E il regista palermitano sa bene che parte ha la Sicilia in tutto questo. Qui viene a morire Eschilo, dopo aver preso congedo da Atene con l’Orestea; qui scocca l’amore di Pasolini per la Grecia antica, che ispirò poi drammi e film, tra cui Appunti per un’Orestiade Africana (1969). Un altro drammaturgo siciliano, Emilio Isgrò, nei primi anni Ottanta riscrive la trilogia eschilea nella sua lingua d’arte, la ambienta e la rappresenta sulle rovine di Gibellina distrutta dal terremoto (E. Isgrò, L’Orestea di Gibellina, Firenze, 2011). Quella trilogia inaugura un festival ancora oggi attivo, le “Orestiadi di Gibellina”, e che nel 2004 produce la bella versione siciliana di Eumenidi, scritta, diretta e interpretata proprio da Pirrotta, a partire da Pasolini (V. Pirrotta, Eumenidi, Acireale-Roma, 2010) e tuttora in tournée (si veda la recensione di Fornaro e Viccei, e M. Fusillo, Lo smontaggio del mito. Funzioni espressive dell’oralità in scena, in L’oralità sulla scena, a cura di M. Arpaia, A. Albanese e C. Russo, Napoli 2015).

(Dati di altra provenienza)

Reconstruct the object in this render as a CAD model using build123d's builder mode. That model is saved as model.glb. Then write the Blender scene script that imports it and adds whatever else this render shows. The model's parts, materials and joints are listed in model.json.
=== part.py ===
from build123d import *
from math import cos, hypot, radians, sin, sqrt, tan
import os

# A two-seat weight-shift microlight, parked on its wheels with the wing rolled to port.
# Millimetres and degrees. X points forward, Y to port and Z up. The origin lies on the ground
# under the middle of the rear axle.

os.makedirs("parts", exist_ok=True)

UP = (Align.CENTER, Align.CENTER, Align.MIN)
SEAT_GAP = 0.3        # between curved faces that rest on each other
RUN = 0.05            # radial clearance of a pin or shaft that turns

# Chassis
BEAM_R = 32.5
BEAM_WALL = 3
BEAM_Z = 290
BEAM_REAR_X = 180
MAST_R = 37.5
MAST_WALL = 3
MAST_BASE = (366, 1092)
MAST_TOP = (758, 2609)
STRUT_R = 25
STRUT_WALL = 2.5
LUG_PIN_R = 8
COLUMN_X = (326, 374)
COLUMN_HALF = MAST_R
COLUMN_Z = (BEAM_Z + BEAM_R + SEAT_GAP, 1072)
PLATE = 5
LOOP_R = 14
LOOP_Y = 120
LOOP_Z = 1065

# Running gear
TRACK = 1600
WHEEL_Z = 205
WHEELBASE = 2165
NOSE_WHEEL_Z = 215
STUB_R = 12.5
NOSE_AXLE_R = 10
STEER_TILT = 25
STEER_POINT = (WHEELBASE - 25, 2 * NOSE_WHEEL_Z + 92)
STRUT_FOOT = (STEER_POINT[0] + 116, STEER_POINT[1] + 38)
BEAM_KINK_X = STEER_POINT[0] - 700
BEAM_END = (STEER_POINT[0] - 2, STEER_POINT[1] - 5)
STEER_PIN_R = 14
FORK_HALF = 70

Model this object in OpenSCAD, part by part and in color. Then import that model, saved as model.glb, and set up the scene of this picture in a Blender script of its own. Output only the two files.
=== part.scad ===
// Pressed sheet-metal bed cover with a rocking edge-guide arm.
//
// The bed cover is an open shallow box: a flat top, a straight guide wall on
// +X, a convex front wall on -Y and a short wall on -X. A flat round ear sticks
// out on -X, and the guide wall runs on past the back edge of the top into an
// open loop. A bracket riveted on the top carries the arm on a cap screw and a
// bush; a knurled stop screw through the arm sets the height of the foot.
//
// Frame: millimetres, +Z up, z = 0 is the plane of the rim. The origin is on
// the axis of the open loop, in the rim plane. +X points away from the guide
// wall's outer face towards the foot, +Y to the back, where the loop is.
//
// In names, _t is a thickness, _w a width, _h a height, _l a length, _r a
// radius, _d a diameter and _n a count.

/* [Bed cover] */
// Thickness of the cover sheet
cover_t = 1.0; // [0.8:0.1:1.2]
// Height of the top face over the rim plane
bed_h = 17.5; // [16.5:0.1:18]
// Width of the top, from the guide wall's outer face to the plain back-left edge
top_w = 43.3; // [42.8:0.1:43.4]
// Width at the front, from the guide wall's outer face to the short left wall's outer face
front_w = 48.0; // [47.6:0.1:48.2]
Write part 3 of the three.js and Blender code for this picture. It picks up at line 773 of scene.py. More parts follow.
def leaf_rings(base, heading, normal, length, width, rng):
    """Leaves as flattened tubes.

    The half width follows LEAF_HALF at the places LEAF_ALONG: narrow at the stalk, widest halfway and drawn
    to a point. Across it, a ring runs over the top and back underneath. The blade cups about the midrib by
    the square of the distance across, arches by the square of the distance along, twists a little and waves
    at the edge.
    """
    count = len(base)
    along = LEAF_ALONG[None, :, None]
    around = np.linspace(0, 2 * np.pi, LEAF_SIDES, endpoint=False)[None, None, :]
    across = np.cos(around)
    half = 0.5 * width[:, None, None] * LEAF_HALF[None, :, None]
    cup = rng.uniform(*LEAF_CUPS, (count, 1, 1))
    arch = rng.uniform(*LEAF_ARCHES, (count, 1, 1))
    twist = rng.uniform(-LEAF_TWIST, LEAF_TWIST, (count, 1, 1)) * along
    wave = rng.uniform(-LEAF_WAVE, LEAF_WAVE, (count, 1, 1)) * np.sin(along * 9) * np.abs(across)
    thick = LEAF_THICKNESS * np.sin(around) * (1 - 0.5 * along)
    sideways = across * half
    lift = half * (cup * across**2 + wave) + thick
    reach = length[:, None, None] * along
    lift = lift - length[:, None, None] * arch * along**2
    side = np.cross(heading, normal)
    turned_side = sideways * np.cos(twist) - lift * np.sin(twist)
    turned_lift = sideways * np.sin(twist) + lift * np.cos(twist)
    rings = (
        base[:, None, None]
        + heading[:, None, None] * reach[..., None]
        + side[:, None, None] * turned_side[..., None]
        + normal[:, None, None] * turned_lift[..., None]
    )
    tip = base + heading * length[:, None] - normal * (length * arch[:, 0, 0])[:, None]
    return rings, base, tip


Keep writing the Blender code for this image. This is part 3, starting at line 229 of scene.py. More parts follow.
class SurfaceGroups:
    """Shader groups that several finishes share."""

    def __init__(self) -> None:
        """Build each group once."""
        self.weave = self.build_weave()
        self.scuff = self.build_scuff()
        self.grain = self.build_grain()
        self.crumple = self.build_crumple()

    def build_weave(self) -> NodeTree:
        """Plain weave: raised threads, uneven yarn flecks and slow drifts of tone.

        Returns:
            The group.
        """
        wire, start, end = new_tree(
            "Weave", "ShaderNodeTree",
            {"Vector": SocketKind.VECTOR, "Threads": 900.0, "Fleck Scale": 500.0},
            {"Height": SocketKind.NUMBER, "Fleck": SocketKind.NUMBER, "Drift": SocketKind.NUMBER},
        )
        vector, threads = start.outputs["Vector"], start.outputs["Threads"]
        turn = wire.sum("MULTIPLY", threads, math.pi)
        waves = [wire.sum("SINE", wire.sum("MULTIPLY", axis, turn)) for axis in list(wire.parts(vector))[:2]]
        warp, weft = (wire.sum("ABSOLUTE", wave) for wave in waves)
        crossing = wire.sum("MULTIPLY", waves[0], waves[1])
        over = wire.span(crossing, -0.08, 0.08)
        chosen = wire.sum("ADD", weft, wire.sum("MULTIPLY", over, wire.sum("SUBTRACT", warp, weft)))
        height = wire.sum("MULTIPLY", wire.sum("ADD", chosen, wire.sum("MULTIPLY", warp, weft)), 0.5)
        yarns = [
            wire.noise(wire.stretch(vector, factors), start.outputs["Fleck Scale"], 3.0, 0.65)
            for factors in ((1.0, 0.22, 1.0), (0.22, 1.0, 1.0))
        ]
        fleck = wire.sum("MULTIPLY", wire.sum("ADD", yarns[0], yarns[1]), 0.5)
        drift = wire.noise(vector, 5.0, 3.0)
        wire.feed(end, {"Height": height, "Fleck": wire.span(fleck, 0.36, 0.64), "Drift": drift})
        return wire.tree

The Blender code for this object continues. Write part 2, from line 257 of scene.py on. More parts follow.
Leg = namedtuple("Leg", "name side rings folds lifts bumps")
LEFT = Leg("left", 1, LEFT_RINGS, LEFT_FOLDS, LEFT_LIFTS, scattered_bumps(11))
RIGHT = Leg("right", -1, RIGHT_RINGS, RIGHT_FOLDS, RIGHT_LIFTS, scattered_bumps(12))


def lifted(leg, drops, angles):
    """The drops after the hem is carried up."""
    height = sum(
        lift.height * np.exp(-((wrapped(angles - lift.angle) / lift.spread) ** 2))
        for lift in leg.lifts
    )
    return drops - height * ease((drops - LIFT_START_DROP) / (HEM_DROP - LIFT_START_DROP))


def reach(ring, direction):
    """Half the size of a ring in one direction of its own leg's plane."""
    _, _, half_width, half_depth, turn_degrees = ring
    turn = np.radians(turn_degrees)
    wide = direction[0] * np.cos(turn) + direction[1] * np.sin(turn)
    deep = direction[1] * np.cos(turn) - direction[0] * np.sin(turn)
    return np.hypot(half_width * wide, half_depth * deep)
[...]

Quelle Eumenidi, e le “Orestee siciliane” sopra citate, sono presupposti del percorso più che decennale di Pirrotta, che comprende anche classici antichi e moderni come Il Ciclope di Euripide tradotto in siciliano da Pirandello, le Supplici a Portopalo (da Eschilo), il Filottete da Sofocle, Le donne a parlamento di Aristofane (a Siracusa nel 2013, protagonista Anna Bonaiuto). Questa Clitennestra è un nuovo tassello nel suo personale puzzle di riscrittura e rivisitazione dei modelli: anche qui l’originale impasto di italiano e siciliano attinge liberamente alla realtà, al teatro di strada e del cunto, essenziale per la formazione di Pirrotta (allievo dell’Accademia INDA di Siracusa e di Mimmo Cuticchio: si veda il film di John Turturro Prove per una tragedia siciliana). Ma rispetto ai precedenti spettacoli qui Pirrotta non amalgama gli elementi della sua personale “ricetta”, ma anzi estremizza i contrasti, cerca la disomogeneità in ogni aspetto, dal linguaggio ai costumi alle musiche: melodie popolari e rock-blues, ninnananne e tammurriata napoletana, musica liturgica e techno… Spicca tra tutti il canto dolente delle Erinni, mutuato dalle già citate Eumenidi (2004): è lo stasimo che in Eschilo precede il processo, e Pirrotta sapientemente trasforma in finale, rendendolo un canto funebre sulla morte della Giustizia. Così l’autocitazione diventa pietra di paragone col modello, e suo superamento. Qui, infatti, le Erinni sono parte attiva nella “rivincita” di Clitennestra: lei le riscatta da un destino infame, ridando loro la dignità; poi, col loro aiuto, nell’ultima sparatoria ‘alla Tarantino’ rende finalmente giustizia alle compagne e a se stessa.